→ **What you will do**
Take the data below and copy exactly the lines starting at the one with "gloss black finish" and finishing at the one with "points = [vertex.co", both included.

[Rows from a 3D modeling dataset]
★ ★ ★

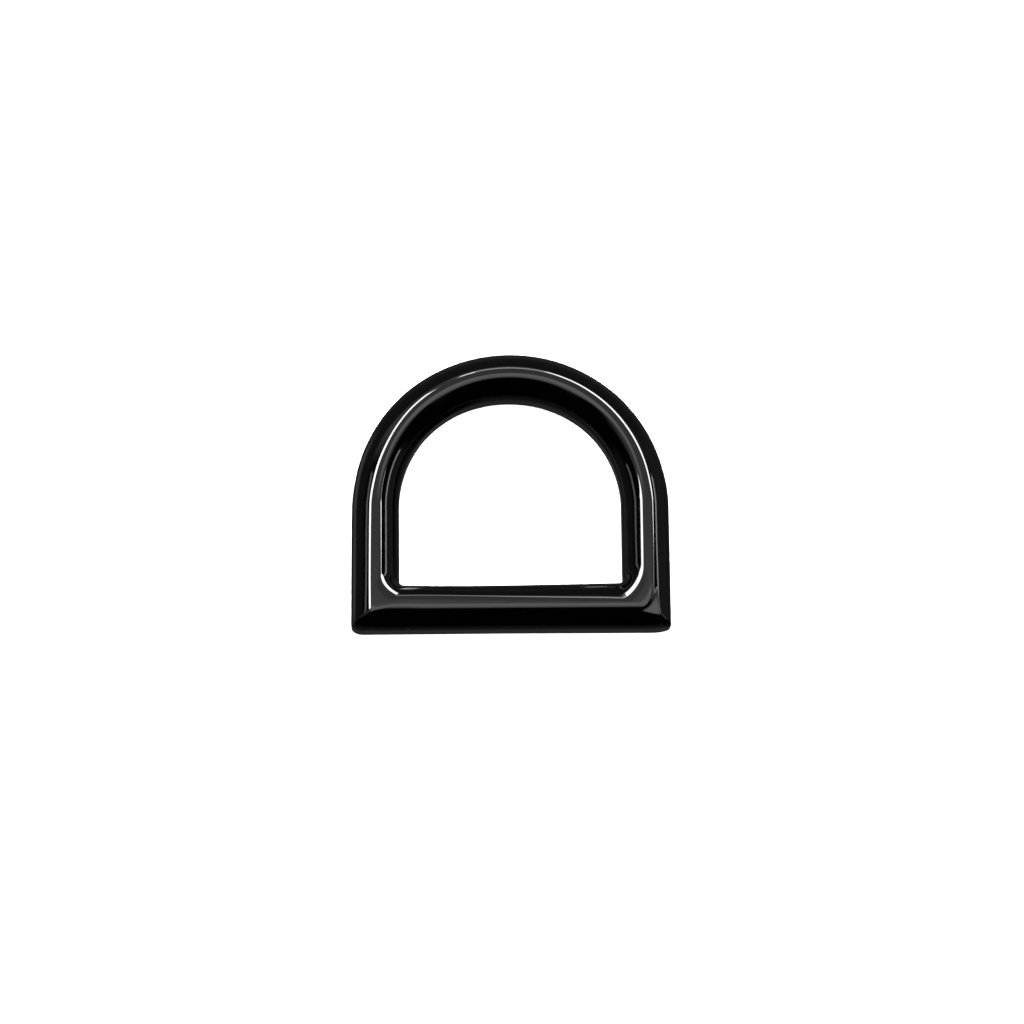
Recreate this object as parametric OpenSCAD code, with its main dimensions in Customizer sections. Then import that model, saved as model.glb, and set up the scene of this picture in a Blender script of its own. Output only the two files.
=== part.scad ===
// D-shaped ring for a strap: a straight bar, two short legs and a half-round arch in one
// casting. The back is flat. The front has a narrow flat land between two bevels, which run
// round the outside and round the opening. Millimetres, +Z up, the ring lies on its back.

/* [Opening] */
// Clear width between the two legs, which is the width of the strap that the bar takes
strap_w = 20; // [12:0.5:50]
// Straight length of the opening along each leg, from the bar to the start of the arch
leg_len = 7.35; // [3:0.05:40]

/* [Bars] */
// Width of the legs and of the arch, seen from the front
leg_w = 4.1; // [3.8:0.05:8]
// Width of the straight bar, seen from the front
bar_w = 4; // [3.8:0.05:8]
// Thickness from the flat back to the front land
thick = 3.5; // [3:0.1:6]

/* [Edges] */
// Height of the upright walls, from the back to the foot of the bevels
wall_h = 2.15; // [1.2:0.05:2.7]
// Width of each bevel, seen from the front
bevel_w = 1.55; // [0.8:0.05:1.7]
// Radius where an upright wall turns into its bevel
shoulder_r = 1.2; // [0.2:0.1:1.5]
// Radius where a bevel turns into the front land
crest_r = 0.6; // [0.2:0.1:0.9]
// Radius of the edges of the flat back
back_r = 0.35; // [0.1:0.05:0.5]

/* [Corners] */
// Radius of the two outer corners, seen from the front
outer_corner_r = 0.5; // [0.5:0.05:1]
// Radius of the two corners of the opening, seen from the front
inner_corner_r = 0.45; // [0.2:0.05:2]

/* [Hidden] */
$fn = 128;

// How far a cutting block runs past what it cuts
past = 1;
// How much larger than tangent each rounding's arc is drawn
arc_over = 0.002;

// Half the clear width and half the overall width
hole_x = strap_w / 2;
outer_x = hole_x + leg_w;
// The bar's inner and outer edge, measured from the arch's centre
hole_y = -leg_len;
outer_y = -leg_len - bar_w;
// Shift that puts the middle of the overall length over the origin
centre_y = -(outer_x + outer_y) / 2;
// Centre of the rounding of the right inner corner
corner_x = hole_x - inner_corner_r;
corner_y = hole_y + inner_corner_r;

// Width of the land on the narrower bar, length of a bevel and its angle to the land
narrow_w = min(leg_w, bar_w);
land_w = narrow_w - 2 * bevel_w;
bevel_len = norm([bevel_w, thick - wall_h]);
bevel_angle = atan2(thick - wall_h, bevel_w);
// What a radius of 1 takes from each edge at a shoulder, at a crest and at the back
shoulder_cut = tan((90 - bevel_angle) / 2);
crest_cut = tan(bevel_angle / 2);
back_cut = 1;
// Radii as drawn: each leaves a little of the wall, bevel or land that it is cut from
share = 0.48;
shoulder = min(shoulder_r, share * min(wall_h, bevel_len) / shoulder_cut);
crest = min(crest_r, share * min(land_w, bevel_len) / crest_cut);
back = min(back_r, share * wall_h / back_cut);

// Unit vector, and a point in whole micrometres
function unit(v) = v / norm(v);
function snapped(v) = [for (x = v) round(x * 1000) / 1000];

// What a rounding of radius r takes off the corner b between its edges to a and c. Its arc
// is a hair too large to be tangent, so it ends on both edges in clean points.
module corner_cut(a, b, c, r) {
    half_angle = acos(unit(a - b) * unit(c - b)) / 2;
    inwards = unit(unit(a - b) + unit(c - b));
    cut = r / tan(half_angle);
    difference() {
        polygon([b + cut * unit(a - b), b - r * inwards, b + cut * unit(c - b)]);
        translate(snapped(b + r / sin(half_angle) * inwards)) circle(r + arc_over);
    }
}

// A convex outline whose corner i has the radius radii[i]
module rounded_outline(points, radii) {
    n = len(points);
    difference() {
        polygon(points);
        for (i = [0:n - 1]) if (radii[i] > 0)
            corner_cut(points[(i + n - 1) % n], points[i], points[(i + 1) % n], radii[i]);
    }
}

// Whole section of a bar of width w, from its edge on the opening outwards
module bar_section(w) {
    rounded_outline(
        [[0, 0], [w, 0], [w, wall_h], [w - bevel_w, thick], [bevel_w, thick], [0, wall_h]],
        [back, back, shoulder, crest, crest, shoulder]);
}

// One edge of that section with its bevel, cut off square at the distance w from the edge
module edge_section(w) {
    rounded_outline(
        [[0, 0], [w, 0], [w, thick], [bevel_w, thick], [0, wall_h]],
        [back, 0, 0, crest, shoulder]);
}

// Half-round arch
module arch() {
    rotate_extrude(angle = 180) translate([hole_x, 0]) bar_section(leg_w);
}

// Right leg, straight from the arch to the start of the inner corner's rounding
module leg() {
    rotate([90, 0, 0]) linear_extrude(-corner_y) translate([hole_x, 0]) bar_section(leg_w);
}

// Straight bar between the inner corners' roundings
module bar() {
    translate([-corner_x, hole_y, 0]) rotate([90, 0, 90]) linear_extrude(2 * corner_x)
        mirror([1, 0]) bar_section(bar_w);
}

// Right outer corner: the outer bevels of leg and bar meet in a mitre
module mitred_corner() {
    leg_part = outer_x - corner_x;
    bar_part = corner_y - outer_y;
    intersection() {
        translate([outer_x, corner_y, 0]) rotate([90, 0, 0]) linear_extrude(bar_part + past)
            mirror([1, 0]) edge_section(leg_part);
        translate([corner_x, outer_y, 0]) rotate([90, 0, 90]) linear_extrude(leg_part + past)
            edge_section(bar_part);
    }
}

// Rounding of the right outer corner, which stands on the corner's own upright axis
module outer_rounding() {
    translate([outer_x - outer_corner_r, outer_y + outer_corner_r, 0])
        rotate_extrude(angle = 90, start = 270) intersection() {
            translate([outer_corner_r, 0]) mirror([1, 0]) edge_section(leg_w);
            square([outer_corner_r, thick]);
        }
}

// Right corner of the ring: the mitred block, rounded outside and round the opening
module corner() {
    difference() {
        mitred_corner();
        translate([outer_x - outer_corner_r, outer_y - past, -past])
            cube([outer_corner_r + past, outer_corner_r + past, thick + 2 * past]);
        translate([corner_x, corner_y, -past])
            cylinder(r = inner_corner_r + narrow_w / 2, h = thick + 2 * past);
    }
    outer_rounding();
    translate([corner_x, corner_y, 0]) rotate_extrude(angle = 90, start = 270)
        translate([inner_corner_r, 0]) edge_section(narrow_w / 2);
}

// The whole ring is one casting with a gloss black finish
module d_ring() {
    color([0.03, 0.03, 0.035]) translate([0, centre_y, 0]) {
        arch();
        bar();
        for (side = [0, 1]) mirror([side, 0, 0]) {
            leg();
            corner();
        }
    }
}

d_ring();
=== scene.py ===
"""A gloss black D ring for a strap, lying on a pale floor and seen from above its straight bar.

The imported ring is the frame. One finer mesh of the same ring replaces it, with nearly the same
outline and section, softer edges and the slight unevenness of a polished casting."""
import math
from collections import namedtuple

import bpy
import numpy as np
from mathutils import Matrix, Vector


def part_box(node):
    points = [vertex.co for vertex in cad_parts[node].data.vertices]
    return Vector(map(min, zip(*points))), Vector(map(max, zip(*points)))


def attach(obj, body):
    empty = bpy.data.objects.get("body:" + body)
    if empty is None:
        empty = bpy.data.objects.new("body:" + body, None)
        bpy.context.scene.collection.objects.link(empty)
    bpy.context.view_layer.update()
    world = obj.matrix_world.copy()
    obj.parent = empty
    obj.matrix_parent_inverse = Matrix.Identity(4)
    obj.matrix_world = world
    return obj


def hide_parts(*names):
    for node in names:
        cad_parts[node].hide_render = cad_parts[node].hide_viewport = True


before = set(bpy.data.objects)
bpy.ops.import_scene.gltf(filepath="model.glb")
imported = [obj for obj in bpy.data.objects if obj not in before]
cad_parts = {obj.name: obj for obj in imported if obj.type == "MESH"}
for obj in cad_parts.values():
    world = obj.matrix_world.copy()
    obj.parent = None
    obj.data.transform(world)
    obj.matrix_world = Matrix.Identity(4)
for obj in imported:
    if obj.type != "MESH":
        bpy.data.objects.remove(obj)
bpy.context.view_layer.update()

MM = 0.001

# Widths of the ring's parts, which its box doesn't give
LEG_W = 4.1 * MM
BAR_W = 4.0 * MM

# The rest of the ring's plan, from its box. The bar's lines are measured from the arch's centre
low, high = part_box("d_ring")
OUTER_X = high.x
THICK = high.z
ARCH_Y = high.y - OUTER_X
HOLE_X = OUTER_X - LEG_W
OUTER_BAR_Y = low.y - ARCH_Y
HOLE_BAR_Y = OUTER_BAR_Y + BAR_W

# Camera: its direction from the ring, its distance and where the arch's centre shows
CAMERA_ELEVATION = 74.0
CAMERA_AZIMUTH = -3.4
CAMERA_ROLL = 2.9
CAMERA_DISTANCE = 380 * MM
CAMERA_CLIP = 10 * MM
PIXELS_PER_M = 11.18 / MM
IMAGE_PX = 1024
SENSOR_MM = 36.0
ARCH_CENTRE_PX = (509.9, 511.9)


def add_camera():
    """The camera at the photograph's angle, turned until the ring stands upright in the image."""
    azimuth, elevation, roll = map(math.radians, (CAMERA_AZIMUTH, CAMERA_ELEVATION, CAMERA_ROLL))
    back = Vector((math.sin(azimuth) * math.cos(elevation),
                   -math.cos(azimuth) * math.cos(elevation),
                   math.sin(elevation)))
    level_right = Vector((0, 0, 1)).cross(back).normalized()
    level_up = back.cross(level_right)
    right = level_right * math.cos(roll) + level_up * math.sin(roll)
    up = back.cross(right)
    aside = (IMAGE_PX / 2 - ARCH_CENTRE_PX[0]) / PIXELS_PER_M
    above = (ARCH_CENTRE_PX[1] - IMAGE_PX / 2) / PIXELS_PER_M
    data = bpy.data.cameras.new("camera")
    data.sensor_width = SENSOR_MM
    data.lens = SENSOR_MM * CAMERA_DISTANCE * PIXELS_PER_M / IMAGE_PX
    data.clip_start = CAMERA_CLIP
    camera = bpy.data.objects.new("camera", data)
    bpy.context.scene.collection.objects.link(camera)
    place = Vector((0, ARCH_Y, 0)) + back * CAMERA_DISTANCE + right * aside + up * above
    axes = Matrix((right, up, back)).transposed()
    camera.matrix_world = Matrix.Translation(place) @ axes.to_4x4()
    bpy.context.scene.camera = camera


# Section: how far in from either edge the flat front starts, and the radii of crest and back edge
LAND_INSET = 1.97 * MM
CREST_R = 0.9 * MM
BACK_R = 0.35 * MM

# Steps down each bend of the front, down the wall and round the back edge
BEND_STEPS = 16
WALL_STEPS = 12
BACK_STEPS = 12

# A bevel's tilt in degrees at the crest and at the shoulder below it, and the shoulder's radius
Bevel = namedtuple("Bevel", "crest_tilt shoulder_tilt shoulder_r")
OUTER_BEVEL = Bevel(crest_tilt=32, shoulder_tilt=48, shoulder_r=0.95 * MM)
INNER_BEVEL = Bevel(crest_tilt=33, shoulder_tilt=49, shoulder_r=1.3 * MM)
BAR_INNER_BEVEL = Bevel(crest_tilt=34.5, shoulder_tilt=38, shoulder_r=1.35 * MM)


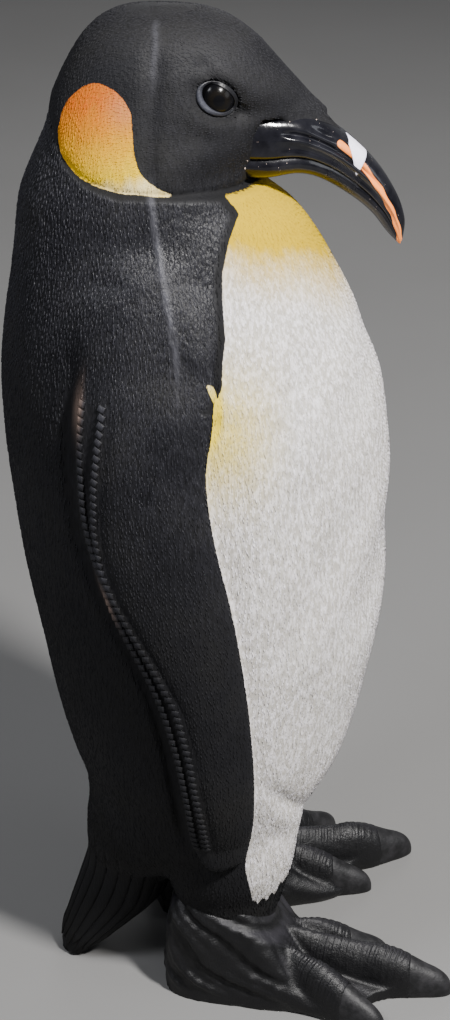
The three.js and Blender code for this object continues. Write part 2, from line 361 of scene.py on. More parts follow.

★ ★ ★

→ **Expected answer**
// The whole ring is one casting with a gloss black finish
module d_ring() {
    color([0.03, 0.03, 0.035]) translate([0, centre_y, 0]) {
        arch();
        bar();
        for (side = [0, 1]) mirror([side, 0, 0]) {
            leg();
            corner();
        }
    }
}

d_ring();
=== scene.py ===
"""A gloss black D ring for a strap, lying on a pale floor and seen from above its straight bar.

The imported ring is the frame. One finer mesh of the same ring replaces it, with nearly the same
outline and section, softer edges and the slight unevenness of a polished casting."""
import math
from collections import namedtuple

import bpy
import numpy as np
from mathutils import Matrix, Vector


def part_box(node):
    points = [vertex.co for vertex in cad_parts[node].data.vertices]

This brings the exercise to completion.